Banks graduated from the University of Sussex in the UK with honors in Social Anthropology with Development Studies in 1999.[7] Between 2006 and 2007 he was based at Stanford University as a Visiting Fellow on the Reuters Digital Vision Program, and in 2008 was named as one of sixteen Pop!Tech Social Innovation Fellows.[8] In 2009 he was named a Laureate of The Tech Awards. In May 2010, Banks was named a National Geographic Emerging Explorer, an award which "recognizes and supports uniquely gifted and inspiring young adventurers, scientists, photographers, and storytellers - explorers who are already making a difference early in their careers.".[9] Throughout 2011 Banks picked up a further three awards. He was the winner of the Pizzigati Prize for Software in the Public Interest, named an Ashoka Fellow, and picked up the Curry Stone Design Prize for his work with FrontlineSMS.
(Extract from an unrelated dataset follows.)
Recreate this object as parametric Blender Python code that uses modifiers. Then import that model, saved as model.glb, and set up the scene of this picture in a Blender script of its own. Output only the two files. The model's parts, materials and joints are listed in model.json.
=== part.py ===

Banks has lived and worked throughout Africa since the early 1990s in countries including Kenya, Nigeria (where he ran a primate sanctuary), South Africa, Mozambique, Cameroon, Zambia, Uganda and Zimbabwe. He currently resides in Cambridge with his wife.

He has received grants from the MacArthur Foundation, Open Society Institute (OSI), The Rockefeller Foundation, Hivos, and the William and Flora Hewlett Foundation. In May 2010 the Omidyar Network announced additional funding to allow Banks to continue his work.

In 2007 he launched The kiwanja Foundation, a US-based non-profit focused on advancing the potential of mobile technology for positive social and environmental change around the world.